Living cities combat climate change

29 Jun, 2022
 
Living cities combat climate change

Planted ‘green’ walls and rooftops, wetlands, tree-lined roadsides and urban ngahere don’t just beautify our cities — they are critical elements in our efforts to mitigate and adapt to the effects of climate change.

That is why Dr Maibritt Pedersen Zari, an Associate Professor at AUT’s School of Future Environments, is calling on built environment professionals, scientists and policymakers to urgently implement urban ecological regeneration strategies in cities across the globe.

As urban environments continue to expand, so too does their contribution to biodiversity loss and greenhouse gas emissions, Pedersen Zari argues in a paper published in Nature Climate Change this week.

“Cities tend to be hotter than surrounding areas because they are made of high mass materials and tend to have reduced vegetation and pervious surfaces. This is called the ‘urban heat island effect’, a phenomenon that will be exacerbated by climate change,” she says.

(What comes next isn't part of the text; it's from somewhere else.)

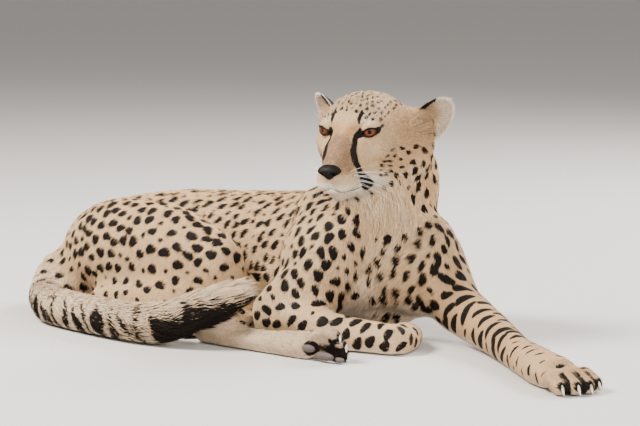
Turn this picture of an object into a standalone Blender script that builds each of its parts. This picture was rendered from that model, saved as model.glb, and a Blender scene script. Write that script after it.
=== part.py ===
"""A life-size cheetah at rest: lying on its chest and left hip, head turned to its right.

Metres, +Z up, +X towards the animal's chest, +Y to its left, the floor at z = 0.
The body is modelled whole, from limbs and muscles that are fused and smoothed, and is then
parted with thin cuts into the pieces that a person would name.
"""

import math

import bmesh
import bpy
from mathutils import Matrix, Vector

for old in list(bpy.data.objects):
    bpy.data.objects.remove(old, do_unlink=True)

GAP = 0.0003          # clear space between two neighbouring pieces
VOXEL = 0.004         # grain of the fused body
SOFTEN = 6            # rounds of smoothing after the fusing
HEAD_TRIANGLES, BODY_TRIANGLES = 1400, 2000
EYE_RADIUS = 0.016
EYE_FORWARD, EYE_ASIDE, EYE_UP = 0.030, 0.0335, 0.003
EAR_AT = (-0.066, 0.094, 0.014)
EAR_AIM = (-0.30, 0.65, 0.70)      # from the ear's base to its tip
EAR_MOUTH = (0.80, 0.55, -0.10)    # where the hollow side faces
EAR_HALF_WIDTH, EAR_HALF_HEIGHT, EAR_HALF_DEPTH, EAR_WALL = 0.027, 0.033, 0.016, 0.006
CLAW_LENGTH, CLAW_THICK = 0.015, 0.003
TOE_LENGTH, TOE_THICK = 0.030, 0.0125
TOE_ARCH = 0.010      # how far the middle toes reach past the outer ones
CAP_ANGLES = (25, 50, 72)
CAP_DEPTH = 0.95      # a rounded end's depth, in half widths

HEAD_AT = Vector((0.059, 0.023, 0.319))
HEAD_HEADING, HEAD_PITCH = math.radians(-79), math.radians(6)
HEAD_REACH = 0.125    # the head lies within this distance of HEAD_AT


# --- clay: closed shapes that are fused later ---------------------------------

def smooth_path(stations, rings_between):
    """Stations with a Catmull-Rom curve's rings between them."""
    rows = [Vector(s) for s in stations]
    rows = [2 * rows[0] - rows[1]] + rows + [2 * rows[-1] - rows[-2]]
    path = []
    for i in range(1, len(rows) - 2):
        a, b, c, d = rows[i - 1:i + 3]
        for k in range(rings_between):
            t = k / rings_between
            path.append(0.5 * ((2 * b) + (c - a) * t + (2 * a - 5 * b + 4 * c - d) * t * t
                               + (3 * b - a - 3 * c + d) * t ** 3))
    path.append(rows[-2])
    return path


def limb(clay, stations, lean=(0, 0, 1), grow=0.0, sides=20, rings=5, rounded=True, place=None):
    """A tube along stations (x, y, z, half width, half height), grown all round by grow.
    Height is measured along lean, and width across it. Its ends are rounded or flat."""
    path = smooth_path(stations, rings)
    centres = [Vector(p[:3]) for p in path]
    sizes = [(p[3] + grow, p[4] + grow) for p in path]
    steps = [(centres[i + 1] - centres[i - 1]).normalized() for i in range(1, len(path) - 1)]
    steps.insert(0, (centres[1] - centres[0]).normalized())
    steps.append((centres[-1] - centres[-2]).normalized())
    if not rounded:
        centres[0] -= steps[0] * grow
        centres[-1] += steps[-1] * grow
    rows = list(zip(centres, steps, sizes))

    def cap(centre, step, size, sign):
        depth = min(size) * CAP_DEPTH
        return [(centre + step * (sign * depth * math.sin(a)), step,
                 (size[0] * math.cos(a), size[1] * math.cos(a)))
                for a in map(math.radians, CAP_ANGLES)]

    if rounded:
        rows = cap(*rows[0], -1)[::-1] + rows + cap(*rows[-1], 1)
    up = Vector(lean)
    rings = []
    for centre, step, (wide, high) in rows:
        across = up.cross(step).normalized()
        upright = step.cross(across).normalized()
        ring = []
        for k in range(sides):
            a = 2 * math.pi * k / sides
            point = centre + across * (wide * math.cos(a)) + upright * (high * math.sin(a))
            ring.append(clay.verts.new(place @ point if place else point))
        rings.append(ring)
    for one, two in zip(rings, rings[1:]):
        for k in range(sides):
            clay.faces.new((one[k], one[(k + 1) % sides], two[(k + 1) % sides], two[k]))
    clay.faces.new(rings[0][::-1])
    clay.faces.new(rings[-1])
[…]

“Obviously this will have huge negative impacts on people, as well as non-human life that live in these places.”

Pedersen Zari says regenerative living city strategies can mitigate and potentially even start to reverse some of these effects.

Implementing regenerative living city strategies based on increasing urban vegetation can support biodiversity, help cool and purify air, prevent or lessen flooding, and sequester carbon from the atmosphere.

Further, cities with strategically located green space, street trees, urban wetlands, and building-integrated vegetation like green walls and roofs, provide places for people to relax, socialise and exercise, which can help reduce stress and improve wellbeing in multiple ways.

Energy savings attributed to green roofs were found to be up to 85 percent for cooling and almost 50 percent for heating in one study, while another study found the installation of a green wall decreased external wall temperature by 11 degrees, therefore reducing emissions created by artificially cooling the building, and combating the urban heat island effect.

Yet, despite the well-documented interconnectedness of climate change, biodiversity loss, and human well-being, few cities have implemented these types of strategies at scale.

Pedersen Zari points to Singapore as an exception to this rule and an example of how resilient, healthy urban environments that contribute to thriving ecosystems can be developed when collective imagination and sound policy combine.

“Between 1986 and 2010, the widespread use of green walls and roofs, garden terraces and sky parks increased green coverage from 35 to 50 percent, despite ongoing densification and population growth,” she says.

“This was encouraged through policy and initiatives like the Landscaping for Urban Spaces and High-Rises Programme, which encourages and incentivises building owners and developers to incorporate greenery into their projects.”

Creating these green spaces would be one strategy among the many that are needed to address climate change. But it is one that carries important ecological and wellbeing co-benefits, Pedersen Zari says.

“Cities must more comprehensively understand and respond to local climate, ecologies, peoples, and their knowledges.

“Built environment professionals, scientists and policymakers can and should effectively utilise the urban climate–biodiversity–wellbeing nexus of relationships to enhance the resilience of cities and communities and increase the health of ecosystems and the climate they exist within and are dependent upon.”

‘Regenerative living cities and the urban climate–biodiversity–wellbeing nexus’ was published in Nature Climate Change on 27 June 2022. Associate Professor Pedersen Zari’s co-authors were Maggie MacKinnon, Kamiya Varshney and Nilesh Bakshi of Wellington School of Architecture, Te Herenga Waka Victoria University of Wellington.

Associate Professor Dr Pedersen Zari is Primary Research Investigator and Project Coordinator of the NUWAO (Nature-based Urban design for Wellbeing and Adaptation in Oceania) project, which is funded by a Marsden grant from the Royal Society of New Zealand. Additional support for this research was provided by the Restoring Urban Nature Project funded by an Aotearoa New Zealand Ministry of Business, Innovation and Employment Endeavour grant.